Extrait de «La mémoire sur la peau», article publié par Yvon Larose :
«Aux 16e, 17e et 18e siècles, la pratique très répandue du tatouage chez les Amérindiens impressionnait fortement les Français [...] Les hommes, quant à eux, s'en servaient comme rappel de leurs exploits guerriers. Serpents, lézards, écureuils et tortues, ou bien fleurs, feuilles, soleils et lunes constituaient les principales images tatouées. On tatouait aussi de simples traits [...] Plus l'homme était tatoué, plus le guerrier était reconnu comme valeureux».
Extrait 7
Mots de Laurent Turcot lus dans l’émission Les Tatouages sur OHdio à Radio-Canada :
«On ne peut s’empêcher ici de penser aux nazis qui tatouaient des numéros sur le torse ou le bras des juifs et des autres prisonniers dans les camps de concentration pour identifier les cadavres nus. À la suite de la Seconde Guerre mondiale, on va assister à des détournements de ces tatouages forcés. Par exemple, Primo Levi, auteur à succès et survivant d'Auschwitz, portait des manches courtes en Allemagne après la guerre pour rappeler aux gens locaux les crimes que son chiffre tatoué représentait. Aujourd’hui encore, des descendants de l’Holocauste arborent les numéros de leurs proches tatoués sur leurs bras.»
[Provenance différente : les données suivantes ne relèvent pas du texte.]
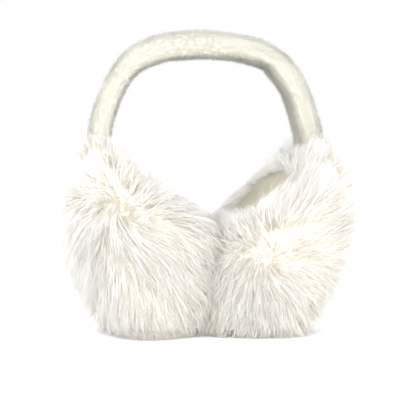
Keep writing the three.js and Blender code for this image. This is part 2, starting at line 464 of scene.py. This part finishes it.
def lock_strands(
    roots, guides, ends, guide_roots, gather, stray, own, first, rings, rng
):
    """Lays each hair along its lock's guide, gathered towards it at the tip.

    A share "own" of the way comes from the nearest guide, the rest from the next two.

    A hair starts a share "first" of the way along, where the ones over it hide its root.
    """
    finder = kdtree.KDTree(len(guide_roots))
    for i, place in enumerate(guide_roots):
        finder.insert(place, i)
    finder.balance()
    locks = np.array([[f[1] for f in finder.find_n(place, 3)] for place in roots])
    count = len(roots)
    weights = rng.random((count, 3)) * (1 - own)
    weights[:, 0] += NEAREST_PULL * own
    weights /= weights.sum(1, keepdims=True)
    shares = np.linspace(first, 1, rings + 1)
    own_length = (ends[locks] * weights).sum(1) * rng.uniform(*HAIR_LENGTHS, count)
    blended = (guides[locks] * weights[..., None, None]).sum(1)
    paths = along(blended, shares[None] * own_length[:, None])
    offsets = roots - (guide_roots[locks] * weights[..., None]).sum(1)
    gathered = gather * rng.uniform(*GATHERINGS, count)
    gathered = gathered[:, None] * shares[None] ** GATHER_CURVE
    keep = 1 - np.clip(gathered, 0, MOST_GATHERED)
    paths = paths + offsets[:, None] * keep[..., None]
    bend = np.clip(rng.normal(size=(count, 3)), -BEND_LIMIT, BEND_LIMIT) * stray
    bend[rng.random(count) < WILD_SHARE] *= WILD_BEND
    paths += bend[:, None] * (shares**BEND_CURVE)[None, :, None]
    paths[..., 2] = np.maximum(paths[..., 2], HAIR_FLOOR_GAP)
    return paths


# ---- Settings ----


class FurSettings(bpy.types.PropertyGroup):
    core_depth: FloatProperty(
        name="Core depth",
        description="How far the pad's backing cloth lies under the fur's outer form",
        default=11 * MM,
        unit="LENGTH",
    )
    guard_length: FloatProperty(
        name="Guard hair length",
        description="Length of the long outer hair",
        default=38 * MM,
        unit="LENGTH",
    )
    under_length: FloatProperty(
        name="Underfur length",
        description="Length of the shorter, denser hair under it",
        default=27 * MM,
        unit="LENGTH",
    )
    hair_width: FloatProperty(
        name="Hair width",
        description="Width of one modelled hair, which stands for a few real ones",
        default=0.3 * MM,
        unit="LENGTH",
    )
    lock_count: IntProperty(
        name="Locks",
        description="Locks that each layer of hair on a pad gathers into",
        default=2200,
    )
    guard_count: IntProperty(
        name="Guard hairs", description="Long outer hairs on each pad", default=11600
    )
    under_count: IntProperty(
        name="Underfur hairs", description="Shorter hairs on each pad", default=46000
    )
    droop: FloatProperty(
        name="Droop", description="How much the fur hangs down", default=0.4
    )
    tip_colour: FloatVectorProperty(
        name="Tip colour",
        description="Colour of the hair's tips",
        default=linear("FFFEFC"),
        subtype="COLOR",
    )
    # painted shade: the hair's root colour is darker and warmer than its tips, standing
    # for the shade deep in the fur
    shaded_root_colour: FloatVectorProperty(
        name="Root colour",
        description="Colour of the hair near the backing cloth",
        default=linear("F9F4EA"),
        subtype="COLOR",
    )


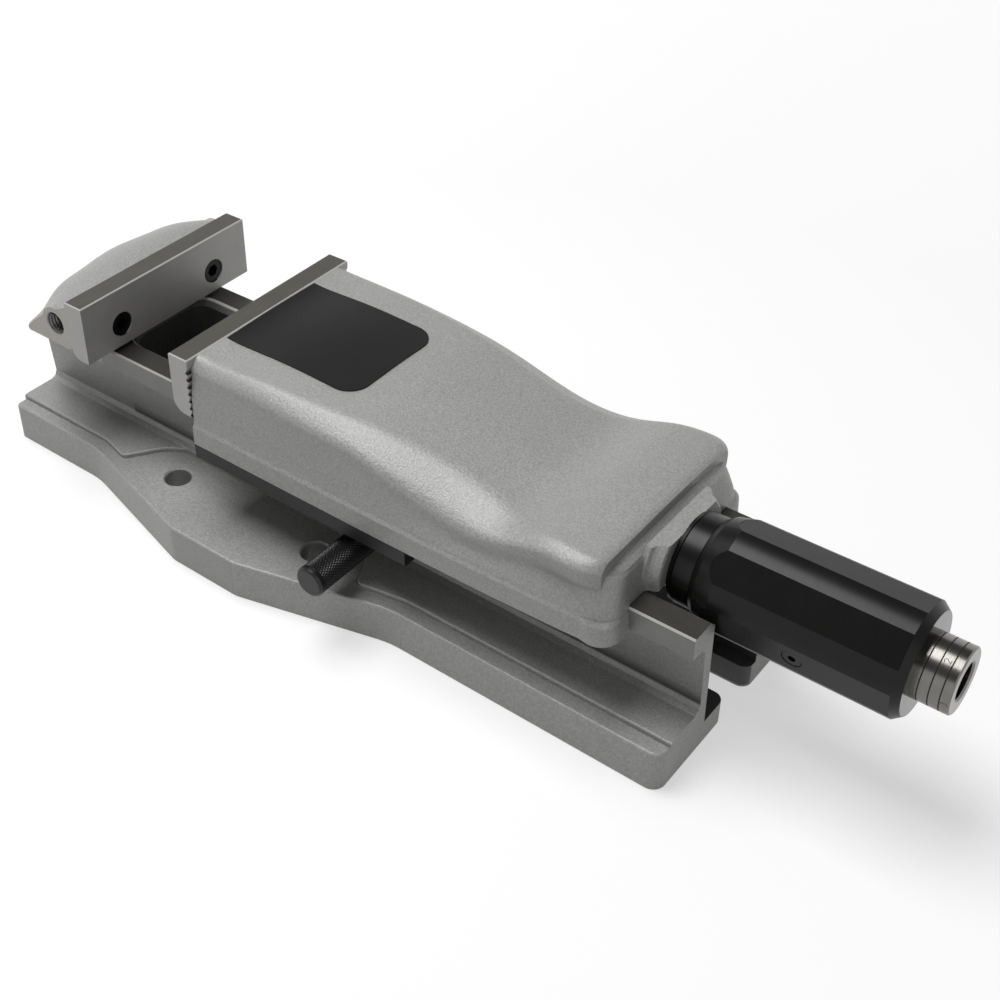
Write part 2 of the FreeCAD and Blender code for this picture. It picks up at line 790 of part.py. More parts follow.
# Spindle group about the raised axis
def spindle_screw():
    """Screw, groove for the retaining ring, neck and the head inside the housing."""
    profile = [
        (screw_start, 0.0),
        (screw_start, screw_radius - 1.5),
        (screw_start + 1.5, screw_radius),
        (neck_start - 1.0, screw_radius),
        (neck_start, neck_radius - 3.0),
        (wall_face, neck_radius - 3.0),
        (wall_face, neck_radius),
        (housing_start, neck_radius),
        (housing_start, housing_nose_radius - 2.0),
        (housing_start + 12.0, housing_nose_radius - 2.0),
        (housing_start + 12.0, 0.0),
    ]
    return turned(profile)


def retaining_ring():
    """Ring in the neck's groove that pulls the jaw back."""
    start = wall_face - loose_gap - ring_length
    ring = rod(start, start + ring_length, neck_radius + 3.0)
    return ring.cut(rod(start - 1.0, wall_face, neck_radius - 3.0))


def spindle_collar():
    """Collar with a fine groove between the boss and the housing."""
    face = foot_rear + boss_reach + loose_gap
    profile = [
        (face, neck_radius),
        (face, collar_radius - 0.8),
        (face + 1.6, collar_radius - 0.5),
        (face + 1.9, collar_radius - 1.0),
        (face + 2.2, collar_radius - 0.2),
        (housing_start - 0.4, collar_radius),
        (housing_start, collar_radius - 0.4),
        (housing_start, neck_radius),
    ]
    return turned(profile)


def thrust_washers():
    """Flat washer at the bottom of the bearing recess."""
    face = foot_rear + boss_reach - bearing_recess
    ring = rod(face, face + washer_thickness, bearing_radius)
    return ring.cut(rod(face - 1.0, face + 3.0, neck_radius + loose_gap))


def thrust_cage():
    """Cage of the thrust bearing."""
    face = foot_rear + boss_reach - bearing_recess + washer_thickness + slide_gap
    end = foot_rear + boss_reach + loose_gap
    ring = rod(face, end, bearing_radius)
    return ring.cut(rod(face - 1.0, end + 1.0, neck_radius))


def housing():
    """Booster housing with six flats, open towards the setting sleeve."""
    inner = housing_nose_radius - 2.0
    bore = housing_bore / 2.0
    sleeve_from = sleeve_end - sleeve_length - 12.5
    profile = [
        (housing_start, inner),
        (housing_start, housing_nose_radius),
        (housing_start + 2.4, housing_nose_radius + 1.7),
        (housing_full, housing_radius),
        (housing_shoulder, housing_radius),
        (housing_end, housing_tail_radius),
        (housing_end, sleeve_radius + running_gap),
        (sleeve_from, sleeve_radius + running_gap),
        (sleeve_from, bore),
        (housing_start + 12.0, bore),
        (housing_start + 12.0, inner),
    ]
    body = turned(profile)
    half = housing_flats / 2.0
    for i in range(6):
        cutter = box(housing_full - 3.5, housing_shoulder + 0.2, half, half + 10.0, -30.0, 30.0)
        cutter.rotate(V(0, 0, 0), V(1, 0, 0), 135.0 + 60.0 * i)
        cutter.translate(V(0, 0, axis_height))
        body = body.cut(cutter)
    plug_hole = plug_shape(oil_plug_radius + loose_gap, 3.0, 6.0)
    return body.cut(plug_hole)


def plug_shape(radius, depth, over):
    """Short cylinder that points out of the lower near flat of the housing."""
    angle = math.radians(-15.0)
    out = V(0, -math.cos(angle), math.sin(angle))
    start = V(oil_plug_x, 0, axis_height) + out * (housing_flats / 2.0 - depth)
    return Part.makeCylinder(radius, depth + over, start, out)


def oil_plug():
    """Small plug with a socket, set into the flat."""
    body = plug_shape(oil_plug_radius, 2.6, -0.2)
    return body.cut(plug_shape(1.6, 1.6, 1.0))


def booster_piston():
    """Piston inside the housing that the disc springs press on."""
    head_end = piston_start + piston_length
    profile = [
        (piston_start, 0.0),
        (piston_start, housing_bore / 2.0 - 2.0),
        (piston_start + 1.0, housing_bore / 2.0 - running_gap),
        (head_end, housing_bore / 2.0 - running_gap),
        (head_end, 8.0),
        (head_end + spring_count * spring_pitch + 3.5, 8.0),
        (head_end + spring_count * spring_pitch + 3.5, 0.0),
    ]
    return turned(profile)


def disc_springs():
    """Stack of dished rings, each turned the other way round."""
    discs = []
    for i in range(spring_count):
        x = piston_start + piston_length + 0.4 + spring_pitch * i
        inner, outer = (0.0, 1.4) if i % 2 == 0 else (1.4, 0.0)
        profile = [
            (x + inner, 8.6),
            (x + inner + 1.8, 8.6),
            (x + outer + 1.8, housing_bore / 2.0 - 0.8),
            (x + outer, housing_bore / 2.0 - 0.8),
        ]
        discs.append(turned(profile))
    return Part.makeCompound(discs)


def clutch_ring():
    """Ring behind the springs that lets the drive slip at the set force."""
    x0 = piston_start + piston_length + 0.8 + spring_count * spring_pitch
    ring = rod(x0, x0 + clutch_length, housing_bore / 2.0 - 0.6)
    return ring.cut(rod(x0 - 1.0, x0 + clutch_length + 1.0, sleeve_bore + loose_gap))


def drive_shaft():
    """Turned shaft inside the sleeve with the hexagon socket for the key."""
    x0 = piston_start + piston_length + spring_count * spring_pitch + 4.5
    body = rod(x0, drive_end, sleeve_bore - running_gap)
    shoulder = rod(x0 + shoulder_start, x0 + shoulder_start + shoulder_length, shoulder_radius)
    socket = hexagon(hex_across, drive_end - hex_depth, drive_end + 1.0)
    return body.fuse(shoulder).cut(socket).removeSplitter()


def setting_sleeve():
    """Sleeve with three setting grooves that slides into the housing."""
    x0 = sleeve_end - sleeve_length
    profile = [
        (x0, sleeve_bore),
        (x0, sleeve_radius),
        (sleeve_end - 0.6, sleeve_radius),
        (sleeve_end, sleeve_radius - 0.6),
        (sleeve_end, 8.6),
        (sleeve_end - 0.8, 7.8),
        (sleeve_end - 3.0, 7.8),
        (sleeve_end - 3.0, sleeve_bore),
    ]
    body = turned(profile)
    for i in range(3):
        x = groove_first + groove_pitch * i
        outer = rod(x, x + groove_width, sleeve_radius + 1.0)
        inner = rod(x - 1.0, x + groove_width + 1.0, sleeve_radius - groove_depth)
        body = body.cut(outer.cut(inner))
    return body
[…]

Sous-titres en français de TED-Ed sur YouTube :
«Les Nazis tatouaient notoirement des numéros sur le torse ou les bras des Juifs et des autres prisonniers dans le camp de concentration d’Auschwitz pour identifier les cadavres nus. Mais on peut redéfinir les tatouages forcés sur les détenus et les exclus, alors que les gens s'approprient ce statut ou passé. Primo Levi, survivant d'Auschwitz, portait des manches courtes en Allemagne après la guerre pour rappeler aux gens les crimes que son chiffre incarnait. Aujourd'hui, des descendants de survivants de l'Holocauste arborent les numéros de leurs proches tatoués sur leurs bras.»